Many feared its intellectual property protections would increase global pharmaceutical prices. The drug industry, meanwhile, argued those protections didn't go far enough.
The trade agreement negotiated by the Obama administration extends greater protection for pharmaceutical patents across a dozen Pacific Rim countries. The U.S. was a signatory, but President Barack Obama failed to garner enough support in Congress to ratify the pact into law. Trump pledged during his campaign to remove the U.S. from the partnership. Hillary Clinton, his Democratic opponent, also criticized the agreement.
The trade pact would have eliminated 18,000 taxes that other countries place on goods from the U.S. The other nations that agreed to the pact are Australia, Brunei, Canada, Chile, Japan, Malaysia, Mexico, New Zealand, Peru, Singapore and Vietnam.
Consumer advocacy group Public Citizen and aid organization Doctors Without Borders decried the deal's intellectual property provisions that required participating countries to extend data protection for biologic medicines—drugs produced with living matter—for at least five to eight years. They argued that doing so would keep biosimilars—the reproduced “generic” versions of biologics—from entering the market and bringing prices down.
“I think the Trump administration should use its power under existing law to make it clear we will allow generic competition,” said Peter Maybarduk, director of Public Citizen's Access to Medicines Program. “They should work with legislators, and legislators should push for a comprehensive agenda on drug pricing, recognizing that monopoly power is the core of the problem.”
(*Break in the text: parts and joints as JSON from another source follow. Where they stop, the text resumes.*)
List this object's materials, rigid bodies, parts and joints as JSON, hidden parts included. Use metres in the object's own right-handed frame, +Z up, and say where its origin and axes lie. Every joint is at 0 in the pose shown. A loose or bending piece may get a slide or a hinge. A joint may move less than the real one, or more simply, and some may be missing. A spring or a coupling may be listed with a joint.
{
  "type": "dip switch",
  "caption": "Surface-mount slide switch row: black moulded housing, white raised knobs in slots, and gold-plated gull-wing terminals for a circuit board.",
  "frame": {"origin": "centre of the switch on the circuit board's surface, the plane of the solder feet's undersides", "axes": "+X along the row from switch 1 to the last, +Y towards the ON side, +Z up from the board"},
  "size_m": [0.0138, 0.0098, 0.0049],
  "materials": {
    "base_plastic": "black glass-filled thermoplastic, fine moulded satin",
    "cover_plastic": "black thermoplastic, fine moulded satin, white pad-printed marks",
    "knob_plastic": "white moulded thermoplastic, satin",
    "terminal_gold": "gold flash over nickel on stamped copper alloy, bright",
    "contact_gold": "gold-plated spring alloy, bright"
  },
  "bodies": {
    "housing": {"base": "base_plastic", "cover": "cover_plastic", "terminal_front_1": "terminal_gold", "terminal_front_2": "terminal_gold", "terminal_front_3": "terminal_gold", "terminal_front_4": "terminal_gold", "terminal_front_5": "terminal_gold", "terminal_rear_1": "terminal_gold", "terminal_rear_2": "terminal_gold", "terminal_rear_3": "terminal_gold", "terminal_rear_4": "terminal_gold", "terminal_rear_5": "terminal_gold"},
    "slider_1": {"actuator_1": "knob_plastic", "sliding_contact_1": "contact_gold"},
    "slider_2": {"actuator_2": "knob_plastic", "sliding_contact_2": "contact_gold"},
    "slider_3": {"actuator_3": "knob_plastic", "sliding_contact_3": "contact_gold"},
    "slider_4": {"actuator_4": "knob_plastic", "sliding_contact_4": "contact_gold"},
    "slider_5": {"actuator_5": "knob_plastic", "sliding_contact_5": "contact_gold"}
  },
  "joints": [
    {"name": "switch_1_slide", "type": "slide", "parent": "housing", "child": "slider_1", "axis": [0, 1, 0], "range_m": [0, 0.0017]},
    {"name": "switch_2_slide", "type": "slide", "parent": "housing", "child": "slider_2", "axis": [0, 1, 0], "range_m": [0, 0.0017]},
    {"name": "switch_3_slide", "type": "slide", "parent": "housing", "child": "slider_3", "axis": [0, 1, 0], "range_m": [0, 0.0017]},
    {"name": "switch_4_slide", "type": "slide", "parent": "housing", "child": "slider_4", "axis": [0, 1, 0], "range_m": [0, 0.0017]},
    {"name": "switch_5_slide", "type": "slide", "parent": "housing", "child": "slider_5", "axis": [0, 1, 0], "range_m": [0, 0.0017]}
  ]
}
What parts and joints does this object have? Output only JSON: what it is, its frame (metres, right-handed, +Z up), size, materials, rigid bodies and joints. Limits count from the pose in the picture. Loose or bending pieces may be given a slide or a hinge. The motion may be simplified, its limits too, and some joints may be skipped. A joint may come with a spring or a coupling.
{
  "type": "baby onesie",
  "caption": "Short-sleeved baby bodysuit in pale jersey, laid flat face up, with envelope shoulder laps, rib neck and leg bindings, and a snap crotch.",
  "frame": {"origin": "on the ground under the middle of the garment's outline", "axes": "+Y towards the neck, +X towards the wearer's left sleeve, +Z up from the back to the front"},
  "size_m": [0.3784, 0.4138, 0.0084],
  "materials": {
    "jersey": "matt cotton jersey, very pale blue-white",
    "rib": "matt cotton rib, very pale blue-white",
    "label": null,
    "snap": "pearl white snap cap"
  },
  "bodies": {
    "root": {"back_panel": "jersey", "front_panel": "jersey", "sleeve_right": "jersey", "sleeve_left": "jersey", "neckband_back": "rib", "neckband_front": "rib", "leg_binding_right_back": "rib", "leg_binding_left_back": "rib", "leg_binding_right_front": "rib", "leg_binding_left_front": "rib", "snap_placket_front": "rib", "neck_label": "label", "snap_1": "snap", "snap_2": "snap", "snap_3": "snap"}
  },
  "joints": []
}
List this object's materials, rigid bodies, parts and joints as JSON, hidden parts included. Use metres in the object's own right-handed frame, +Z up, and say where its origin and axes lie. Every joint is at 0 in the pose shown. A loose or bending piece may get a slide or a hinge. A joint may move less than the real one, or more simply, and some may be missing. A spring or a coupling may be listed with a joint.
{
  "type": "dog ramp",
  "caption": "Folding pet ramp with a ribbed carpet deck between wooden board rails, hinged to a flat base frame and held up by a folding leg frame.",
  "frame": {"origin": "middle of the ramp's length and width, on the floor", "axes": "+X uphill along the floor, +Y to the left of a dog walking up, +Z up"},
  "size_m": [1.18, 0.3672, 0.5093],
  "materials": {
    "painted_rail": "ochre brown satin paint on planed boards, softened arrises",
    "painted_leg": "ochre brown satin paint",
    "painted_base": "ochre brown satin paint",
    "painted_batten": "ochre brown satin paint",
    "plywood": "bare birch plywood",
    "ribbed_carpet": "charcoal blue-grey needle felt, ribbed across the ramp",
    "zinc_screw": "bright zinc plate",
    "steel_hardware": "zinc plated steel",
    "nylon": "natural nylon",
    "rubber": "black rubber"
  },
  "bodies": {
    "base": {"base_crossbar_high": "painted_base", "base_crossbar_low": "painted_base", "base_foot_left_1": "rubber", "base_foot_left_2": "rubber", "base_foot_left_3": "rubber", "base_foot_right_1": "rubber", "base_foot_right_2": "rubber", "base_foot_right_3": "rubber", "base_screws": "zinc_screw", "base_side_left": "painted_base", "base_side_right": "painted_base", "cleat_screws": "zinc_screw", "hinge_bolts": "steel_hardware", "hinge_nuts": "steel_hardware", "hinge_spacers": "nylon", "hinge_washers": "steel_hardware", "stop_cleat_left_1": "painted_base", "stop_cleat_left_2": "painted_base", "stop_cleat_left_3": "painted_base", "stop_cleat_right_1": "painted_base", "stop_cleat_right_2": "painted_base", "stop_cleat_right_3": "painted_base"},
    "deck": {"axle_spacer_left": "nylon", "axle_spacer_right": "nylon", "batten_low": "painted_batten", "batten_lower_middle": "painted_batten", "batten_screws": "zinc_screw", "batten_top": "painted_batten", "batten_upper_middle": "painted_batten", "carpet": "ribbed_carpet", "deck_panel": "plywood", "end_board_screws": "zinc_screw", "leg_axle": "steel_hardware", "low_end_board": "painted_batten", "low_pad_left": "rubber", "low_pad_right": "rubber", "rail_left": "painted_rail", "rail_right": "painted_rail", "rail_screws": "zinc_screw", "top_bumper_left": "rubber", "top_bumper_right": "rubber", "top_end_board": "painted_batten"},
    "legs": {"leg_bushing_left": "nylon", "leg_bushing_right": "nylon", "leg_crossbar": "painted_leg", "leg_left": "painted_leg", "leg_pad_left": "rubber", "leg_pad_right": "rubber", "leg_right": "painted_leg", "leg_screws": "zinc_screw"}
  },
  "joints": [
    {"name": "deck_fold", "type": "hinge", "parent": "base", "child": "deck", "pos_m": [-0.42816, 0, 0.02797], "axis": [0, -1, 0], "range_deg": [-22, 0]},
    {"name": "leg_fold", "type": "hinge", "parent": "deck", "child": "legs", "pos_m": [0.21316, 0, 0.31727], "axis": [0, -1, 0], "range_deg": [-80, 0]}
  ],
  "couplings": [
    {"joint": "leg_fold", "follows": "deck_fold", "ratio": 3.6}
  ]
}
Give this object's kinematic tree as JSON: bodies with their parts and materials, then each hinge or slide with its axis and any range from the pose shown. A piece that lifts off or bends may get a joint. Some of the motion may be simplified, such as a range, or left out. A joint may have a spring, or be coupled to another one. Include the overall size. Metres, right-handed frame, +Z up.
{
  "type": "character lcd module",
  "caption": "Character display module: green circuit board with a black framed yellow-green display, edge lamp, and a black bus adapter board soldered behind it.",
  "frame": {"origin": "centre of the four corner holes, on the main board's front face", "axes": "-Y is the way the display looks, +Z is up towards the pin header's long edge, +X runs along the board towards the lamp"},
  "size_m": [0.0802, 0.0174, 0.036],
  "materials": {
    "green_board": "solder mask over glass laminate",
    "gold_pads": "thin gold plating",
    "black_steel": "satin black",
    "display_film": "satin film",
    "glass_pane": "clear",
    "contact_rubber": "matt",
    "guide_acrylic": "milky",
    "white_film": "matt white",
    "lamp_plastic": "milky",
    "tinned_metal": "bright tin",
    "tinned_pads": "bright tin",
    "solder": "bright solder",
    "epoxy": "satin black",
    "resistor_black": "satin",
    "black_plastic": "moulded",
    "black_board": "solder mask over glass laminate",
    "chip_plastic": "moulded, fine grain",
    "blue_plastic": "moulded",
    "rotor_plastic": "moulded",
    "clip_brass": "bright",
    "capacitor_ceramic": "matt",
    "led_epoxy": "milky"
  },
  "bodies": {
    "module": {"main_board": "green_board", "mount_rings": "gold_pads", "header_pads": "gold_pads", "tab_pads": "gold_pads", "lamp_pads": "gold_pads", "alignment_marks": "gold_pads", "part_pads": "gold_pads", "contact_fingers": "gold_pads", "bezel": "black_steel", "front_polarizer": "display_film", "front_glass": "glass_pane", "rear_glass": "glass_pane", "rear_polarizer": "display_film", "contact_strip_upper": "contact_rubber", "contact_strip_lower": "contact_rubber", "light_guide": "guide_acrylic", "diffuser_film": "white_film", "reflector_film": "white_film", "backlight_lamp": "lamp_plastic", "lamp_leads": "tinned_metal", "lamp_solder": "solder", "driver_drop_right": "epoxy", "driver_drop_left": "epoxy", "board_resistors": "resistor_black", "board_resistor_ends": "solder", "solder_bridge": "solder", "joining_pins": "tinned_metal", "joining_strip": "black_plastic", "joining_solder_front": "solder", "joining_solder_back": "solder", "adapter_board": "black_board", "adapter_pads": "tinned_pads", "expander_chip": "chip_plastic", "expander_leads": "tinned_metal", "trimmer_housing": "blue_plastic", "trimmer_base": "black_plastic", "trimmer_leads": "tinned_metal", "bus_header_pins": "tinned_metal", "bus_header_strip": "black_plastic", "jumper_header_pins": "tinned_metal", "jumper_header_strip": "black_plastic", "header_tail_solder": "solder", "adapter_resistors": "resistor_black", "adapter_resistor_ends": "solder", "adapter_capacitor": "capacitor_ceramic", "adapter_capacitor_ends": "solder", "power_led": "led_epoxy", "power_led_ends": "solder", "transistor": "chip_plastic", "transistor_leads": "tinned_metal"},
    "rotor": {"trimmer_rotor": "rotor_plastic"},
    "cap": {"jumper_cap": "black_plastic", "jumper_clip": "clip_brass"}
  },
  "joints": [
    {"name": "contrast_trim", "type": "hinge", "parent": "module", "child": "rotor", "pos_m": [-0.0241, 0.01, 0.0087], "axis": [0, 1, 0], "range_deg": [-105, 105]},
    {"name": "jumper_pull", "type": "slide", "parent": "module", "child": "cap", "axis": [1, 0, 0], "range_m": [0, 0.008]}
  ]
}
Judit Rius Sanjuan, the U.S. manager for Doctors Without Borders' Access Campaign, said it would be possible to draft a trade agreement that satisfies both the private sector as well as nongovernmental organizations that are concerned about drugmaker monopolies. “We would like to see an agreement that is a win-win for innovation and access,” she said.
But Sanjuan said it's too early to know what the Trump administration's next steps will be, and it's hard to tell how the White House will treat the interests of pharmaceutical companies and NGOs. While the Republican Party tends to be pro-industry, Trump chastised the pharmaceutical industry's pricing practices at many points throughout his campaign.